Por lo anterior, la economía social de mercado y aún el capitalismo manchesteriano se oponen a las prácticas monopólicas y de carteles porque dejan de ser razonables. Pondré un ejemplo: el juego del monopolio que se practica con dados y dinero falso tiene por objeto acumular todo el “dinero” de los que juegan mediante un sistema de cobrar rentas y pagos por acciones a aquellos que los dados y la suerte hacen caer en una de las casillas. La verdad es que una vez que alguno de los jugadores se queda con todas las fichas el “dinero” tiene que volver a repartirse si se quiere seguir disfrutando del pasatiempo. Algo similar pudiera suceder con la economía liberal de mercado si se permitieran las prácticas monopólicas y nos existieran los sindicatos, que contrabalancean las fuerzas, y el gobierno, cuya obligación es velar por el bien común.
Pienso que en un sistema liberal de economía social de mercado, si bien el hombre busca su propia ventaja, lo hace dentro de un sistema ordenado y a sabiendas de que hay otros individuos que tienen, al igual que él, el derecho de buscar sus propias y legítimas ventajas. Juárez lo resumió todo con su famosa frase: “El respeto al derecho ajeno es la paz”.
Por otro lado tenemos el colectivismo, el socialismo que presupone utópicamente que todos los hombres que conforman la sociedad están maduros y aman entrañablemente a sus semejantes, lo cual es una gran mentira. La gran diferencia entre la doctrina social cristiana y las formas de socialismo y colectivismo despersonalizantes estriban en que la primera postula la superación del individualismo como un ideal moral, pero no como algo que ya sucedió. Si así fuera seríamos ángeles. Además, la doctrina social de la Iglesia defiende con encono el concepto de libertad porque pretende la superación de cada uno de los individuos mediante el esfuerzo personal, el amor y la ayuda mutuos.
En otras palabras, el gran error del socialismo es que parte de que los hombres ya han superado su individualidad y presume que los individuos deben actuar con mentalidad colectiva. Como las cosas no son así porque la naturaleza humana evoluciona muy lentamente, el socialismo va desembocando en la corrupción o en el garrote autoritario, corrupción provocada por el mercado negro de los que no se ciñen al colectivismo o caen en la trampa de toda sociedad estatizante, que desconfía del individuo egoísta razonable y lo controla a través del gobierno sin darse cuenta de que el propio Estado también es manejado por individuos.
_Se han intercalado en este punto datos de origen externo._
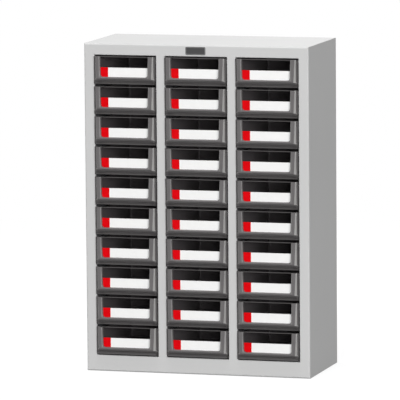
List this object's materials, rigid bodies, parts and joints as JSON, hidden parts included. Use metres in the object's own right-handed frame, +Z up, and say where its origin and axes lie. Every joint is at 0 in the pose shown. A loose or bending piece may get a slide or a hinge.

Por otro lado, el socialismo provoca un pensamiento conformista de grey y de manada donde todo mundo empieza a recurrir a papá gobierno en busca de la solución de sus problemas y pronto él o los gobernantes se sienten indispensables y prepotentes, porque las personas han dejado de ser individuos para convertirse en parte de la manada que requiere el pastor.
Los liberales, que integran una economía social de mercado, son, pues, gente razonablemente egoísta, son además los inventores y descubridores de la libre empresa. Porque en la empresa se asocian libremente los individuos para crear y producir, soñar con iniciativas y llevarlas a la realidad; se asocian libremente y les va bien y también les va mal.
Las empresas, mis amigos, son la vida, el jugo vital de la sociedad. Cuando el gobierno es todo, deja de existir la vida.
Comparemos cualquier ciudad donde impere la empresa y la economía social de mercado (Francfort, Madrid, Nueva York, Río, etcétera), con las ciudades socialistas (Moscú, Varsovia, Sofía) y veremos que en las primeras hay vida y colorido, en las segundas hay hastío. Todo es monopolio y monotonía. Se han perdido las libertades y las iniciativas de crear y producir.
Por lo anterior podemos afirmar que toda forma de estatismo es una hipertrofia del Estado. Es decir, cuando éste empieza a asumir lo que le corresponde al individuo, es como si el director de la orquesta quisiera tocar él mismo todos los instrumentos. Su labor es coordinar y lograr el mejor sonido de todos y cada uno de los miembros de la orquesta, no tocarlos él.